= William Tuckey =

William Tuckey (1708 in Somersetshire, England – September 14, 1781) was an American composer, who exerted important influence on the musical life of the Colonial United States. He was one of the first American composers to gain notability, and was also a choir master and organist. Tuckey debuted Handel's Messiah in the Americas for the first time in 1770.

== Life ==
Before moving to New York, Tuckey was a Frenchman who had been Lay Clerk of the Bristol Cathedral, and clerk of the Parish. He emigrated to New York City in 1753. Upon arrival to New York, he was appointed a clerk of Trinity Church.

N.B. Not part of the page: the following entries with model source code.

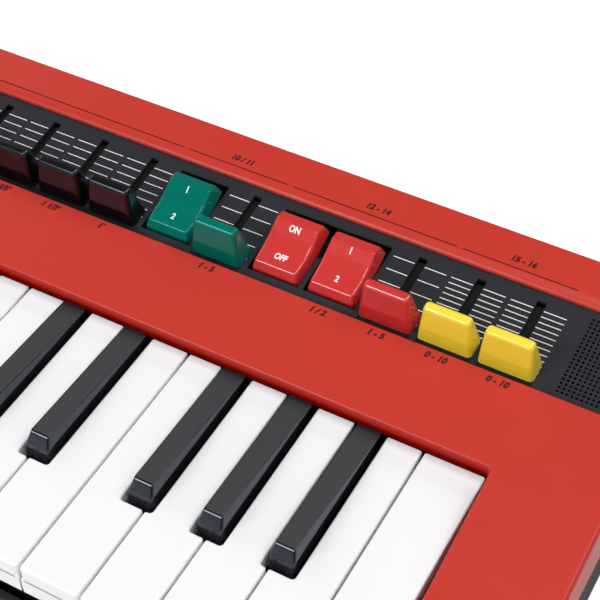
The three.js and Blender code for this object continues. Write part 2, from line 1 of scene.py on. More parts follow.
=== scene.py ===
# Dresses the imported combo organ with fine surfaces, finishes, light and a camera.
# Metres in Blender, with sizes in the settings given in millimetres and turned by mm.
# Deck places are (x, t, n): t runs up the slope from the keyboard's rear edge, n stands off
# the black strip.
import math
import bpy
import bmesh
import numpy as np
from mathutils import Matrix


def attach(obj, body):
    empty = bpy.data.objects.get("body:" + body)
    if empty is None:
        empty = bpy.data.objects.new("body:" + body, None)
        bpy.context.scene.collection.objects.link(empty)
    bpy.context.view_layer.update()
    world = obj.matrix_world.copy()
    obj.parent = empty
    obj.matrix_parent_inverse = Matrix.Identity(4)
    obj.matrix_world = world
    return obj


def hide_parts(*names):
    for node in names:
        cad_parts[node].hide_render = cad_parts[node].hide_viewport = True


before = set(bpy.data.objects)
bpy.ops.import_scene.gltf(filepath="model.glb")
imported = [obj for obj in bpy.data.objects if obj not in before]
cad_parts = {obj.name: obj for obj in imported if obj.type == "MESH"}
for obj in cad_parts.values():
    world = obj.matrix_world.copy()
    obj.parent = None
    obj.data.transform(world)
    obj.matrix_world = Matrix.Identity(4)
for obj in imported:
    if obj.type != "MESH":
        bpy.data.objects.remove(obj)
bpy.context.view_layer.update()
print("stage: frame loaded")

mm = 0.001
quarter = math.pi / 2
plainWhite = (1.0, 1.0, 1.0, 1.0)

organ = {
    "keyPitch": 20.7,
    "whiteKeys": 22,
    "keyLineY": 5.0,
    "keyTop": 36.5,
    "stripRise": 6.26,
    "deckSlope": math.radians(9.0),
    "cheekRise": 1.5,
    "frontY": -87.5,
    "rearY": 87.5,
    "halfWidth": 265.0,
    "seam": 22.0,
    "seamGap": 0.3,
    "foot": 2.6,
    "stripDepth": 2.5,
}
slopeTangent = math.tan(organ["deckSlope"])
deckTopAtKeys = (organ["keyTop"] + organ["stripRise"]
                 + organ["stripDepth"] / math.cos(organ["deckSlope"]))
keyboardHalf = organ["keyPitch"] * organ["whiteKeys"] / 2

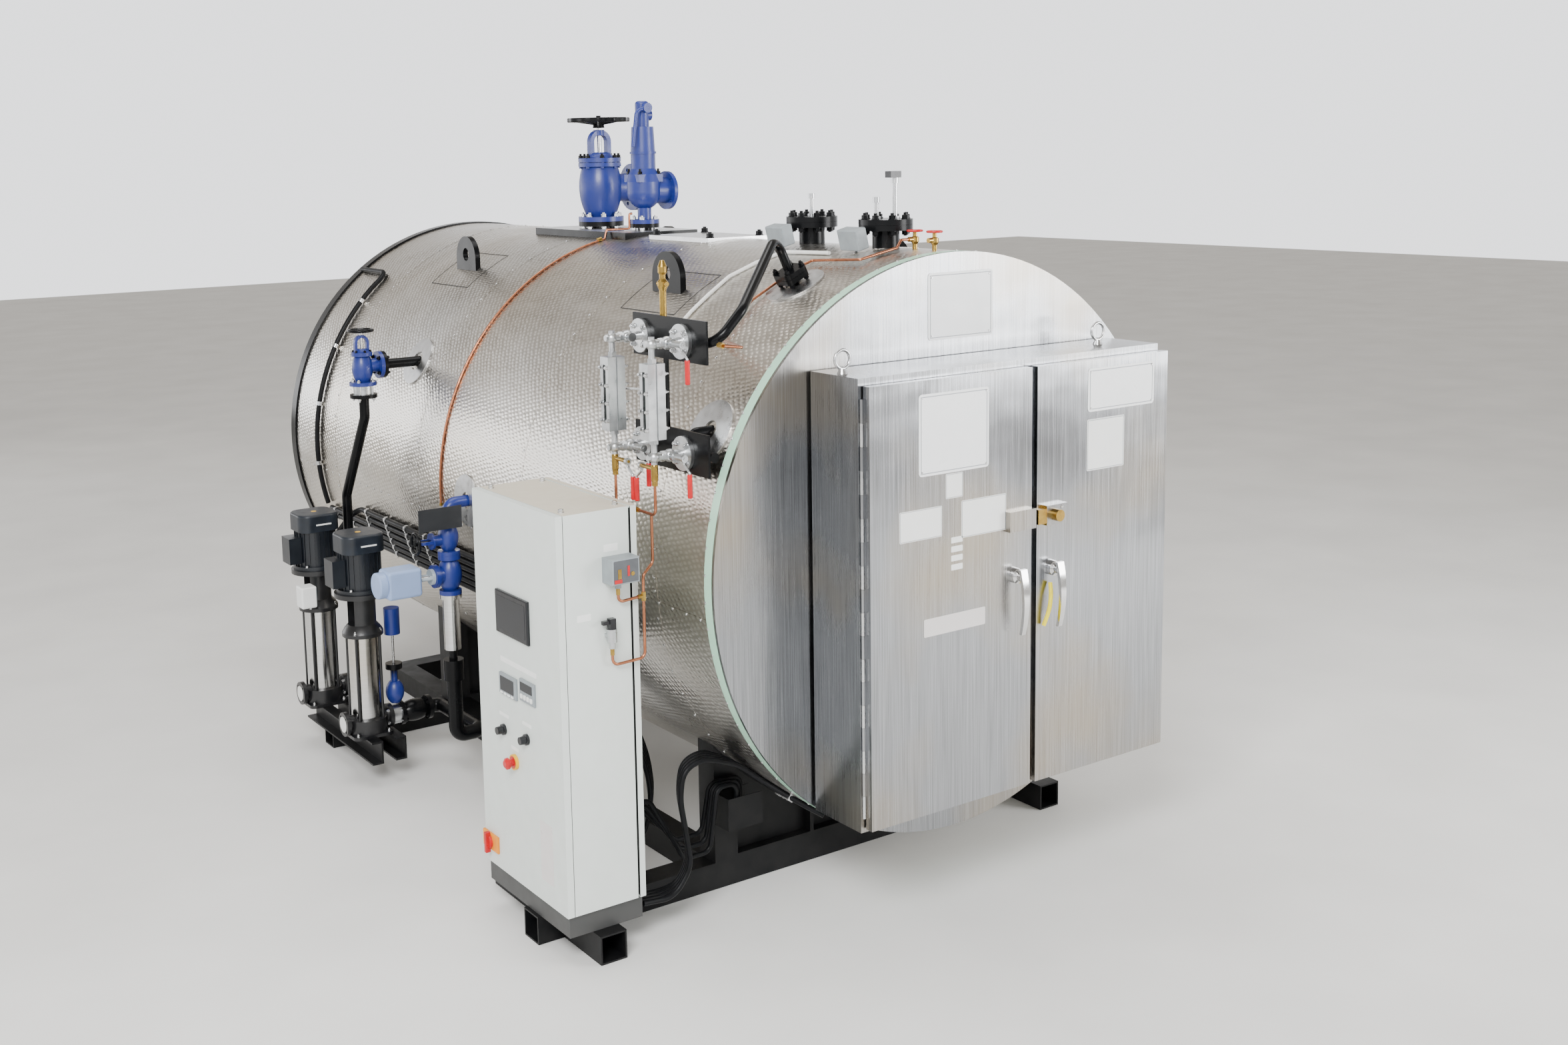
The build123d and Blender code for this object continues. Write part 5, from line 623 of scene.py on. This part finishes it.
# bolts of the crown, safety and feed valves and of the steel pipe flanges
bright = Pile()
dark = Pile()
flangeBolts(bright, (0, crown["y"]), crown["flangeTop"], crown["flangeUnder"], 0.086, 8, 0.020, 0.006, 0.004)
faceBolts(dark, (0, crown["y"], crown["bonnetTop"]), up, 0.0892, 8, 0.018, 0.008)
flangeBolts(bright, (0, safety["y"]), safety["flangeTop"], safety["flangeUnder"], 0.050, 4,
            0.018, 0.005, 0.006)
for x in (-0.048, 0.048):
    for y in (1.552, 1.648):
        dark.bolt((x, y, safety["squareTop"]), up, 0.018, 0.012)
flangeBolts(bright, (feed["x"], feed["y"]), feed["flangeTop"], feed["flangeUnder"], 0.047, 4,
            0.013, 0.004, 0.006)
faceBolts(dark, (feed["x"], feed["y"], feed["bonnetTop"]), up, 0.037, 6, 0.011, 0.003)
faceBolts(dark, (-1.118, feed["y"], feed["port"]), left, 0.047, 4, 0.014, 0.004)
faceBolts(dark, (-1.0857, feed["y"], feed["port"]), right, 0.047, 4, 0.014, 0.004)
# control station and discharge flanges
for z, way in ((0.9236, up), (1.0545, -up), (1.1905, -up), (1.2085, up)):
    faceBolts(bright, (station["x"], station["y"], z), way, 0.037, 4, 0.012, 0.003)
for y in pumps["places"]:
    faceBolts(bright, (-1.2802, y, pumps["port"]), left, 0.040, 4, 0.013, 0.003)
faceBolts(bright, (-1.2434, 2.285, pumps["port"]), right, 0.040, 4, 0.013, 0.003)
for x, way in ((-1.2049, right), (-1.0951, left)):
    faceBolts(dark, (x, 1.765, pumps["port"]), way, 0.042, 4, 0.013, 0.004)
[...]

He then convinced the vestry of Trinity that music should be taught to the students of the charity school, which had been established in 1739 by the church. In this way, he acquired a choir to sing for him in services. He also continued composing. Despite his efforts to establish regular choral singing in America, the time was not ripe for his labors.

== Works ==
Though the only surviving works of Tuckey are those in psalm collections, his music was well known in his time. Through advertisements for subscriptions, it can be known what Tuckey wrote:

1st- An Hymn (by was of an anthem) consisting of Solos, Duets, one Trio and Chorus; together with a Psalm Tune, adapted for any charitable church collection. 2nd- A performance adapted for a funeral, consisting of three Dirges (for chorus), the words part of the burial service; together with an Anthem and a Psalm Tune suitable on the solemnity of a funeral or interment of any person of note, etc. The whole never yet perform'd being very lately set to music by William Tuckey
— In the New York Mercury of March 11, 1771

Tuckey also wrote an anthem called Thanksgiving Anthem, which was sung for Jeffery Amherst in 1760, upon his return to New York after the Conquest of Canada. He wrote another anthem called Anthem from the 97th Psalm, which was later known as Liverpool, and anonymously included in James Lyon's Urania, a collection of psalm tunes. Tuckey also may have written a piece called Ode on Masonry.